** START **

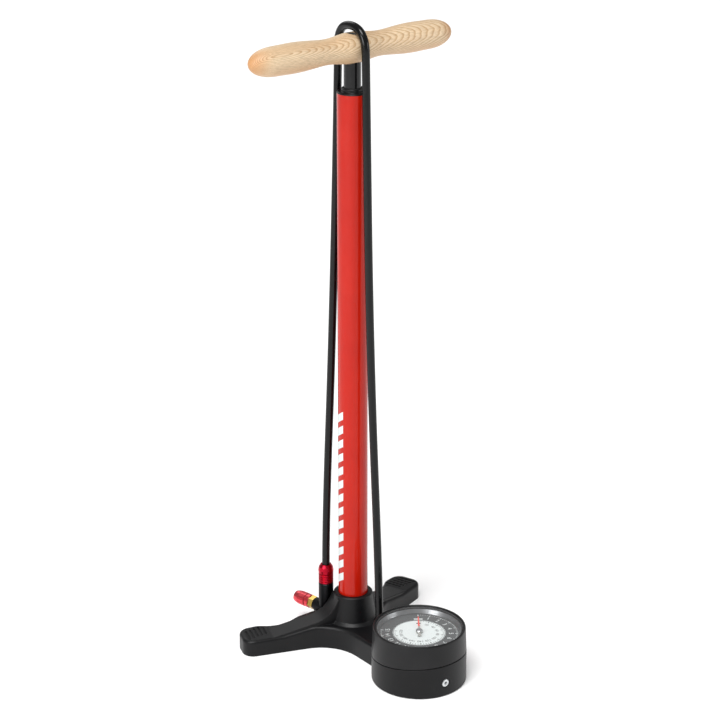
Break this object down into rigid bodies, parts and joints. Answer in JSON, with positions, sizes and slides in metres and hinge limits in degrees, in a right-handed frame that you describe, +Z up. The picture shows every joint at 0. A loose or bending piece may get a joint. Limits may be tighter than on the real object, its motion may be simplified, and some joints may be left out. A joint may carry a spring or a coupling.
{
  "type": "bicycle floor pump",
  "caption": "Floor-standing hand pump: upright barrel on a wide footed base with a dial gauge, a wooden cross handle on a sliding rod, and a hose looped over it to a valve chuck.",
  "frame": {"origin": "on the ground under the barrel's axis, on the base's flat underside", "axes": "+Z up along the barrel, the gauge towards -Y, the handle and the two feet spread along X"},
  "size_m": [0.241, 0.2287, 0.6577],
  "materials": {
    "base_plastic": "satin black glass-filled moulding",
    "foot_rubber": "matt",
    "plated_steel": "zinc plated",
    "bright_screw": "bright",
    "barrel_paint": "glossy red over steel",
    "seal_rubber": "matt",
    "cap_plastic": "satin black",
    "bush_plastic": "natural",
    "rod_paint": "glossy black over steel",
    "alloy_inner": "turned",
    "piston_plastic": "moulded",
    "ash_wood": "clear lacquer",
    "brass_parts": "turned",
    "bezel_plastic": "satin black",
    "clear_lens": "clear",
    "bright_ring": "satin",
    "dial_print": "printed grey and white",
    "pointer_paint": "red",
    "hose_rubber": "glossy black",
    "fitting_black": "black",
    "red_anodised": "red anodised",
    "chuck_black": "satin black"
  },
  "bodies": {
    "frame": {"base": "base_plastic", "foot_pads": "foot_rubber", "case_screws": "plated_steel", "rim_screw": "bright_screw", "barrel": "barrel_paint", "barrel_seal": "seal_rubber", "barrel_cap": "cap_plastic", "rod_bush": "bush_plastic", "rod_wiper": "seal_rubber", "valve_seat": "brass_parts", "gauge_bezel": "bezel_plastic", "gauge_gasket": "seal_rubber", "gauge_glass": "clear_lens", "dial_ring": "bright_ring", "dial_plate": "dial_print", "gauge_stem": "brass_parts", "bourdon_tube": "brass_parts", "tube_blocks": "brass_parts", "movement_plates": "brass_parts", "movement_pillars": "brass_parts", "hose": "hose_rubber", "hose_fitting": "fitting_black", "chuck_nut": "red_anodised", "chuck_body": "chuck_black", "chuck_hex": "brass_parts", "chuck_seal": "seal_rubber"},
    "plunger": {"piston_rod": "rod_paint", "rod_plugs": "alloy_inner", "piston": "piston_plastic", "piston_seal": "seal_rubber", "piston_nut": "plated_steel", "piston_bolt": "plated_steel", "rod_bumper": "seal_rubber", "handle": "ash_wood", "handle_screw": "plated_steel"},
    "sector": {"sector_gear": "brass_parts", "sector_arbor": "plated_steel"},
    "pointer": {"pinion": "brass_parts", "pointer_arbor": "plated_steel", "pointer": "pointer_paint"},
    "outlet_ball": {"valve_ball": "seal_rubber"},
    "valve_cap": {"chuck_cap": "red_anodised"}
  },
  "joints": [
    {"name": "plunger_slide", "type": "slide", "parent": "frame", "child": "plunger", "axis": [0, 0, 1], "range_m": [0, 0.5213], "deforming": ["hose"]},
    {"name": "sector_turn", "type": "hinge", "parent": "frame", "child": "sector", "pos_m": [-0.0252, -0.1103, 0.041], "axis": [0, 0, 1], "range_deg": [0, 46.66], "stiffness_Nm_per_rad": 0.01},
    {"name": "pointer_turn", "type": "hinge", "parent": "frame", "child": "pointer", "pos_m": [0, -0.1103, 0.052], "axis": [0, 0, -1], "range_deg": [0, 280]},
    {"name": "outlet_ball_slide", "type": "slide", "parent": "frame", "child": "outlet_ball", "axis": [0, 0, 1], "range_m": [0, 0.0024]},
    {"name": "valve_cap_turn", "type": "hinge", "parent": "frame", "child": "valve_cap", "pos_m": [-0.0211, 0.05999, 0.027], "axis": [-0.1908, 0.9816, 0], "continuous": true}
  ],
  "couplings": [
    {"joint": "pointer_turn", "follows": "sector_turn", "ratio": 6}
  ]
}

** END **

**Problem requirements:** Which lines include "hinge"? Copy each of them out.

**Solution for this task:**
Break this object down into rigid bodies, parts and joints. Answer in JSON, with positions, sizes and slides in metres and hinge limits in degrees, in a right-handed frame that you describe, +Z up. The picture shows every joint at 0. A loose or bending piece may get a joint. Limits may be tighter than on the real object, its motion may be simplified, and some joints may be left out. A joint may carry a spring or a coupling.
    {"name": "sector_turn", "type": "hinge", "parent": "frame", "child": "sector", "pos_m": [-0.0252, -0.1103, 0.041], "axis": [0, 0, 1], "range_deg": [0, 46.66], "stiffness_Nm_per_rad": 0.01},
    {"name": "pointer_turn", "type": "hinge", "parent": "frame", "child": "pointer", "pos_m": [0, -0.1103, 0.052], "axis": [0, 0, -1], "range_deg": [0, 280]},
    {"name": "valve_cap_turn", "type": "hinge", "parent": "frame", "child": "valve_cap", "pos_m": [-0.0211, 0.05999, 0.027], "axis": [-0.1908, 0.9816, 0], "continuous": true}